Rows from a dataset

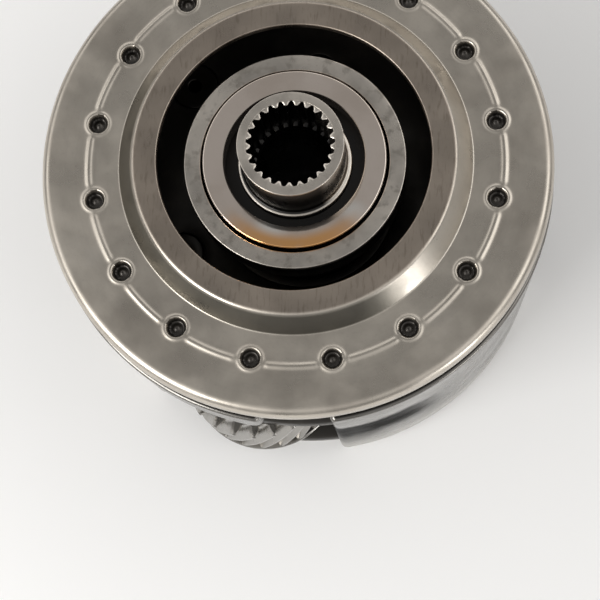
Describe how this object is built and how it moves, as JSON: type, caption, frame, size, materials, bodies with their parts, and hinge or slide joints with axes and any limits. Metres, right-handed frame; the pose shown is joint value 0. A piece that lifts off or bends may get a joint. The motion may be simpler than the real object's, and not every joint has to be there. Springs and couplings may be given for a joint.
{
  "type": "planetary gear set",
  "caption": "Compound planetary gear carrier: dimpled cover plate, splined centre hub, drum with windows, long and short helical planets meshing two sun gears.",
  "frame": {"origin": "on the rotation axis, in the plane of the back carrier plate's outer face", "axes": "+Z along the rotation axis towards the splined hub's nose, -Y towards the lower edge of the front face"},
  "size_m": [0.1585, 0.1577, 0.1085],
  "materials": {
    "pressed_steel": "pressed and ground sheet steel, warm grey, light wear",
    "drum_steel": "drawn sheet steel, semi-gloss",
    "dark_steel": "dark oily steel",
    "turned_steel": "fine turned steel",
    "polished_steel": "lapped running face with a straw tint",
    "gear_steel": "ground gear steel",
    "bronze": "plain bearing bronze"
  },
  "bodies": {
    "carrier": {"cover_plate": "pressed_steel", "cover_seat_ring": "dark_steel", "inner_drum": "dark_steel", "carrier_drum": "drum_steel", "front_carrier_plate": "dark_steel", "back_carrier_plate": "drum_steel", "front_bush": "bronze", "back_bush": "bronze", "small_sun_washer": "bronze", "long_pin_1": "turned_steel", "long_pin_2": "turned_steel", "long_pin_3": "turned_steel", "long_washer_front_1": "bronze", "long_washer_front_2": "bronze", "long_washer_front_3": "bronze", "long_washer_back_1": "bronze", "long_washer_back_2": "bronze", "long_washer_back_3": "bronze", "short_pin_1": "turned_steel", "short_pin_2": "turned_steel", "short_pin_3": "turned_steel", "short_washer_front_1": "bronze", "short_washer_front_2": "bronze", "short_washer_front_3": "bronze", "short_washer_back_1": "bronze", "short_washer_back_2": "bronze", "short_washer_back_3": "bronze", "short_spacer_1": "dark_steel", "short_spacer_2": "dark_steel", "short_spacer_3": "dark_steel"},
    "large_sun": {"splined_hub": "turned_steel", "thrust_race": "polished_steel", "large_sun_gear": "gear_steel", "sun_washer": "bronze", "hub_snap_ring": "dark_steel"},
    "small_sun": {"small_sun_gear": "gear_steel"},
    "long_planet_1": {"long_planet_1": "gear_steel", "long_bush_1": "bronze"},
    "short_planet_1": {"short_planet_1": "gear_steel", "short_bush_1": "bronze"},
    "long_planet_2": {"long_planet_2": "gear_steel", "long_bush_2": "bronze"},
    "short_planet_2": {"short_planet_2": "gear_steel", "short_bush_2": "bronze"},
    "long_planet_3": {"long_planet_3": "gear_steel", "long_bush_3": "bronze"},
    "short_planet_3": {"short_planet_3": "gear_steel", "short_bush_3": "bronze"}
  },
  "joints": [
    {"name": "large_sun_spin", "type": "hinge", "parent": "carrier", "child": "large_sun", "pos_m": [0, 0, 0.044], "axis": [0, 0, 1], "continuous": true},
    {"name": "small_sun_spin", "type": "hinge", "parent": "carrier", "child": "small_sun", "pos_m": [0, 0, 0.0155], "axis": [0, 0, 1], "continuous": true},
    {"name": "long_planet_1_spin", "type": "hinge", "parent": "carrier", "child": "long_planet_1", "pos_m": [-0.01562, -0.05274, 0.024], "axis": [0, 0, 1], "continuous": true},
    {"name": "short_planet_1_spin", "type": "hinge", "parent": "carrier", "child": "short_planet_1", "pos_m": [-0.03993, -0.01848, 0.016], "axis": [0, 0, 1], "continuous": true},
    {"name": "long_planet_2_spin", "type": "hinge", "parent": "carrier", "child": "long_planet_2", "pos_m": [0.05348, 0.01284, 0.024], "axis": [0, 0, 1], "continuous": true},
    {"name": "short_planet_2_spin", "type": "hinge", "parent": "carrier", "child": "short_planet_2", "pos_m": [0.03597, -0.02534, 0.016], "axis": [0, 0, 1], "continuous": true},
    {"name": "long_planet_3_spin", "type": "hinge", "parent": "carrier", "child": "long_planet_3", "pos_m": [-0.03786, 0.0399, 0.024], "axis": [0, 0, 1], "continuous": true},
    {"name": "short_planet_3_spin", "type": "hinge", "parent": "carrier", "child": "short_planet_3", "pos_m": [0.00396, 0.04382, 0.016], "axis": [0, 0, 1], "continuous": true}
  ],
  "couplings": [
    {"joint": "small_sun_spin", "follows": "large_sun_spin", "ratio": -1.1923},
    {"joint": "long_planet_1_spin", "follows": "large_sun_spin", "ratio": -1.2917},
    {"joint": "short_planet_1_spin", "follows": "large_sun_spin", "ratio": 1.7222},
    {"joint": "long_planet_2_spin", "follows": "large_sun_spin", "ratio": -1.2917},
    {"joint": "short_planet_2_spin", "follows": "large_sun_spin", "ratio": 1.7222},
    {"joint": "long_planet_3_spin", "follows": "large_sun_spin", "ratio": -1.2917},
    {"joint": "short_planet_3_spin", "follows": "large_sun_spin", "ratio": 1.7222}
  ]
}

---

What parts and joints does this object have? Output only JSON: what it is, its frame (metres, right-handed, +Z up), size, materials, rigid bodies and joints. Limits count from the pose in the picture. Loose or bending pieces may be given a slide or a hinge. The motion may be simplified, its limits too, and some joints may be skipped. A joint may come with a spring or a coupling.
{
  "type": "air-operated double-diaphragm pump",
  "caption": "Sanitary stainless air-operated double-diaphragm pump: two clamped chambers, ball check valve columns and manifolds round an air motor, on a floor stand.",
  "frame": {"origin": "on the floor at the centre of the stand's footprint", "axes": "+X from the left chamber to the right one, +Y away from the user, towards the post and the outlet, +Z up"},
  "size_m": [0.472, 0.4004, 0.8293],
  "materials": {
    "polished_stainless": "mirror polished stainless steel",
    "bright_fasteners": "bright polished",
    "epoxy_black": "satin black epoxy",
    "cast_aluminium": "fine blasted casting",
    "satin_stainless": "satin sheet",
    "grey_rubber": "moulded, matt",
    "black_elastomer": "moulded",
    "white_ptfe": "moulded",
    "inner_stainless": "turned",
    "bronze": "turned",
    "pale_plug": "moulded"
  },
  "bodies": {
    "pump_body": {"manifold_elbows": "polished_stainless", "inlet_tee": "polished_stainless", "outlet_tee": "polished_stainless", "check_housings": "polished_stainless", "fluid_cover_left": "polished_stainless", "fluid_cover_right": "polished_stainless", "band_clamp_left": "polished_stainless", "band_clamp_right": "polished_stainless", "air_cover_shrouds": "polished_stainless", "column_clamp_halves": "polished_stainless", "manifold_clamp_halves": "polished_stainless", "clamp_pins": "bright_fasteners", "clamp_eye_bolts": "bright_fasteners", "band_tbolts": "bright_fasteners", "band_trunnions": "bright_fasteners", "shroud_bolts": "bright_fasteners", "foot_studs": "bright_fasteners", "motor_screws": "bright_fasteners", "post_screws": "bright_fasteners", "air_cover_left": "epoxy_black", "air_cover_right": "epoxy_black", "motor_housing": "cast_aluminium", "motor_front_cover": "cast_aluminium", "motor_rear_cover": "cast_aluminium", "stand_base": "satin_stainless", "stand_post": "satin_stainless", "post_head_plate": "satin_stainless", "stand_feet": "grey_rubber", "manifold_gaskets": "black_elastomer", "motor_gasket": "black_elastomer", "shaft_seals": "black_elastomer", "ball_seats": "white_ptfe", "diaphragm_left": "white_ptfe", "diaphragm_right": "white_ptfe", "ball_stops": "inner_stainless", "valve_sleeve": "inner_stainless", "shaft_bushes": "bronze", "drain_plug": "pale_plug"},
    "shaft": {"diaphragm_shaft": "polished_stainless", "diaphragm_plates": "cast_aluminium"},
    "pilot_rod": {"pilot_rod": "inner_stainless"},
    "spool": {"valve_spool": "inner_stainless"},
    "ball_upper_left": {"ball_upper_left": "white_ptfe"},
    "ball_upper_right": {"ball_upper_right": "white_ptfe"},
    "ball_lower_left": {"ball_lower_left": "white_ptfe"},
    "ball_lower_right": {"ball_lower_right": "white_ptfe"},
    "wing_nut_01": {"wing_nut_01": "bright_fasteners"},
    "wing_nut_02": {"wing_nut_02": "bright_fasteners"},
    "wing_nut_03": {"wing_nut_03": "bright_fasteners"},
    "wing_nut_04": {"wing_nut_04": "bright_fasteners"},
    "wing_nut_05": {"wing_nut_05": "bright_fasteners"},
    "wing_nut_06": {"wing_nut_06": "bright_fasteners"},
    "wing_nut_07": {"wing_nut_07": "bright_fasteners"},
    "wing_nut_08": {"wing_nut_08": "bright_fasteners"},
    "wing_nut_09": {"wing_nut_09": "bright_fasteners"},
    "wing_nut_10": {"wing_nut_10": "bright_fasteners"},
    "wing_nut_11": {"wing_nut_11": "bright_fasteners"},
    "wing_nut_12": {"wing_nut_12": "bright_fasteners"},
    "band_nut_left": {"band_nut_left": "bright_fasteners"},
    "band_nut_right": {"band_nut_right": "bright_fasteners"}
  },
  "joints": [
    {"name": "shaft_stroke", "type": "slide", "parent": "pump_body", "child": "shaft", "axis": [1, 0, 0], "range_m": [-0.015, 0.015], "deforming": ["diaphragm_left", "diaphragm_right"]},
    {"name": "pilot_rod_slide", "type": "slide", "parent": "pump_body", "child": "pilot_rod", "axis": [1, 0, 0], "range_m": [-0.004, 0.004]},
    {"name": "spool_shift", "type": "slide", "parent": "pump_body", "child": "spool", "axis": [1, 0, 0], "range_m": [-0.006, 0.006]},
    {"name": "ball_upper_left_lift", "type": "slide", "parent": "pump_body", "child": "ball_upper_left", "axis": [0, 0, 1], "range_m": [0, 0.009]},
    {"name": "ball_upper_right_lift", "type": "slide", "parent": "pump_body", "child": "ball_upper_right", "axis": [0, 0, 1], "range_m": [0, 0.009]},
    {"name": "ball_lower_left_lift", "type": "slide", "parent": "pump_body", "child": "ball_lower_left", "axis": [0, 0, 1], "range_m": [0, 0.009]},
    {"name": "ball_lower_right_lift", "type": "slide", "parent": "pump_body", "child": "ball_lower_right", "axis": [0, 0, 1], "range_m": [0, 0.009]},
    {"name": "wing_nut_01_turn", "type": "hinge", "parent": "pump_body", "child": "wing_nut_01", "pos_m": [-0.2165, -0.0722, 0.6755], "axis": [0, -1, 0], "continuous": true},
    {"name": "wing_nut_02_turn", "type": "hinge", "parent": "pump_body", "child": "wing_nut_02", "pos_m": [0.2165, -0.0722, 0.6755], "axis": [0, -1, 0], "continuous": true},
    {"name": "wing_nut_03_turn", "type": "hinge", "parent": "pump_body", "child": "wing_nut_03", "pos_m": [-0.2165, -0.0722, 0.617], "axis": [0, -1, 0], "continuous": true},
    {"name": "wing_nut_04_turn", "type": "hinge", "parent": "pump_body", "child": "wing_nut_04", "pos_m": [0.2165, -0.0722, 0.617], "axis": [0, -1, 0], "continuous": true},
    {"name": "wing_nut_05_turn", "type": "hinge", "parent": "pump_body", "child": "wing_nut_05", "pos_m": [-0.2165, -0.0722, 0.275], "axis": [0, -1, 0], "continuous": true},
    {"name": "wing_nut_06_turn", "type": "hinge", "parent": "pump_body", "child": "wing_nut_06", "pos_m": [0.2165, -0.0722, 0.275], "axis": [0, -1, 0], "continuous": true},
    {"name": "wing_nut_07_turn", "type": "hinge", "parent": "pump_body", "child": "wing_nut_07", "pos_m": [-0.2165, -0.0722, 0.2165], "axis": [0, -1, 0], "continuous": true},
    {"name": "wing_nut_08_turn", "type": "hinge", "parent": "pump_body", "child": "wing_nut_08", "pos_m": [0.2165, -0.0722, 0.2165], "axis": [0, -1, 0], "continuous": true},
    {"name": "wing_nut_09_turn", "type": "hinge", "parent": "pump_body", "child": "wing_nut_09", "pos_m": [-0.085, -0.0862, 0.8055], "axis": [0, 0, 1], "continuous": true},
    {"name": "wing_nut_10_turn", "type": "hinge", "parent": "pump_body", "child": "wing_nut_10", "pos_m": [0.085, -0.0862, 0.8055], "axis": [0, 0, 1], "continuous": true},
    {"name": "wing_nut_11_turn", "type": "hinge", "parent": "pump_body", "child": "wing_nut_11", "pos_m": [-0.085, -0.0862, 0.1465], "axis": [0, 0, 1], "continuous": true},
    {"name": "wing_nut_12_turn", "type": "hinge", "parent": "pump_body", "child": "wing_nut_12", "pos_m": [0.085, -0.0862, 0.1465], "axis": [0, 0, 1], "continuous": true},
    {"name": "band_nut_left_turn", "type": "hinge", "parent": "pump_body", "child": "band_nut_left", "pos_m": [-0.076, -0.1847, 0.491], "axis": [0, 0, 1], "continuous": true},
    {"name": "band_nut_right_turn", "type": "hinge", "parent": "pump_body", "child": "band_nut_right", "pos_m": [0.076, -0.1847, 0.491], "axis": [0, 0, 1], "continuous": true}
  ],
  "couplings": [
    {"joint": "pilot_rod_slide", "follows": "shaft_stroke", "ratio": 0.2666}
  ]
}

--

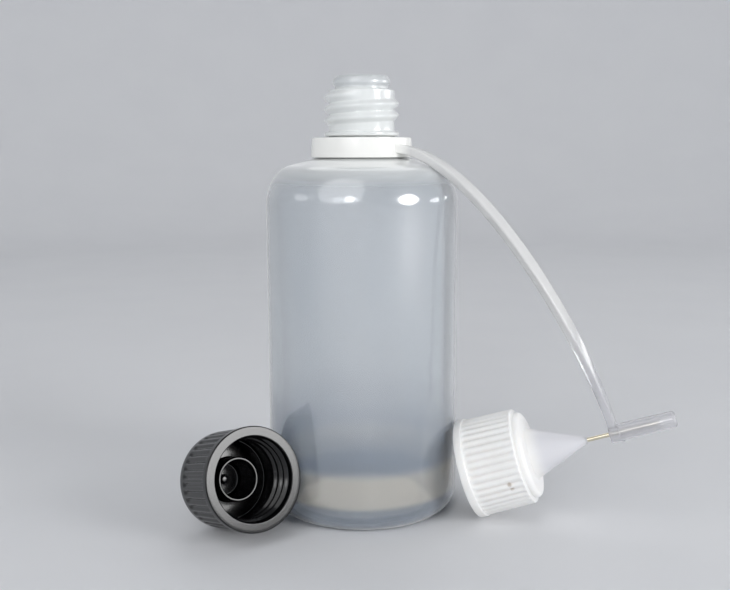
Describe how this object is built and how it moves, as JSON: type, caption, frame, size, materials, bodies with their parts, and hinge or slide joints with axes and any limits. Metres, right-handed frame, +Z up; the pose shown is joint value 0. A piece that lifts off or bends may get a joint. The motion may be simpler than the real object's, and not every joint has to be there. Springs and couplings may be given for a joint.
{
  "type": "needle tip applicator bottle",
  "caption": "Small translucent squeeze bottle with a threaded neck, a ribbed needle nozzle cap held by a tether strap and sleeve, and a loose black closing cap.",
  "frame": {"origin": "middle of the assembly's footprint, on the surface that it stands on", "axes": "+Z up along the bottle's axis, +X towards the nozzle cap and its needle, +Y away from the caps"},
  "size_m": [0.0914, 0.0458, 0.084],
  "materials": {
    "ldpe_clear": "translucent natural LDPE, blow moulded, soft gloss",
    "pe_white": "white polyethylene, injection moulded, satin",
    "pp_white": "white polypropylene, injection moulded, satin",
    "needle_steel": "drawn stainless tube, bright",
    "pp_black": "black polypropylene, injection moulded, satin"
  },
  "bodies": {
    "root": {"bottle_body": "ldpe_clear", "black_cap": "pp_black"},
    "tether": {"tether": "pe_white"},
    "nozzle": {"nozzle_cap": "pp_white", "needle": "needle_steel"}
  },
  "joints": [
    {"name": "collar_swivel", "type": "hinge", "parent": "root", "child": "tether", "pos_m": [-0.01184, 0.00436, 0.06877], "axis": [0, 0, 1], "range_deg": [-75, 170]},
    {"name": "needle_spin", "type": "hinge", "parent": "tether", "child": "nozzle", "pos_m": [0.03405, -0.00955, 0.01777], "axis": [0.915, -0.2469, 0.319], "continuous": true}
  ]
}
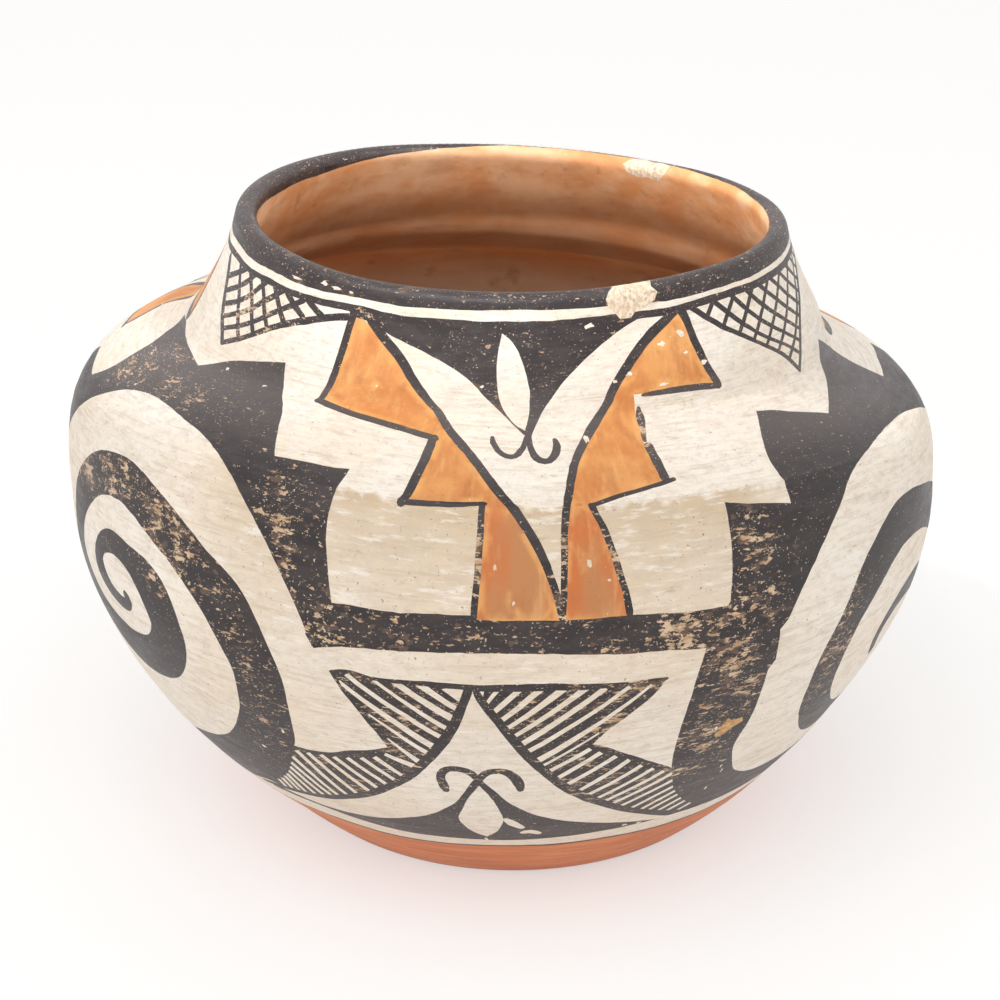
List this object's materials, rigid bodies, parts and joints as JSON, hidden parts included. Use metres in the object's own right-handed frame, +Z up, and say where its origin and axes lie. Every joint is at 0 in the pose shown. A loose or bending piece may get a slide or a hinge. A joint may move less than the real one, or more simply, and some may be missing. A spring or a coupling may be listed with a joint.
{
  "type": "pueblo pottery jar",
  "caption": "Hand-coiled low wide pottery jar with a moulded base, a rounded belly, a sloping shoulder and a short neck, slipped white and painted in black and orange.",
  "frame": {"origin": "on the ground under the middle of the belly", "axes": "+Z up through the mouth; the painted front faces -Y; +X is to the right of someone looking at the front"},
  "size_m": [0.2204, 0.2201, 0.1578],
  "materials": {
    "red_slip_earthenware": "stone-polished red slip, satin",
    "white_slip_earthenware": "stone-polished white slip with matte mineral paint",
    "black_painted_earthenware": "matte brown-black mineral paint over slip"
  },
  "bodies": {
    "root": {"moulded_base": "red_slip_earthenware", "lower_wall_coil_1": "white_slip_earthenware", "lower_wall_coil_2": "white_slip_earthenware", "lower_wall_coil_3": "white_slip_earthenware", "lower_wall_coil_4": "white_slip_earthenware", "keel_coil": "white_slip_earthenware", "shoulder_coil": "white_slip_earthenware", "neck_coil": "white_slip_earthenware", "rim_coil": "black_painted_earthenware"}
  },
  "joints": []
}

TASK OBJECTIVE - Identify every line above that includes the word "their", and show those lines.

RESULT OF THE TASK -
Describe how this object is built and how it moves, as JSON: type, caption, frame, size, materials, bodies with their parts, and hinge or slide joints with axes and any limits. Metres, right-handed frame; the pose shown is joint value 0. A piece that lifts off or bends may get a joint. The motion may be simpler than the real object's, and not every joint has to be there. Springs and couplings may be given for a joint.
Describe how this object is built and how it moves, as JSON: type, caption, frame, size, materials, bodies with their parts, and hinge or slide joints with axes and any limits. Metres, right-handed frame, +Z up; the pose shown is joint value 0. A piece that lifts off or bends may get a joint. The motion may be simpler than the real object's, and not every joint has to be there. Springs and couplings may be given for a joint.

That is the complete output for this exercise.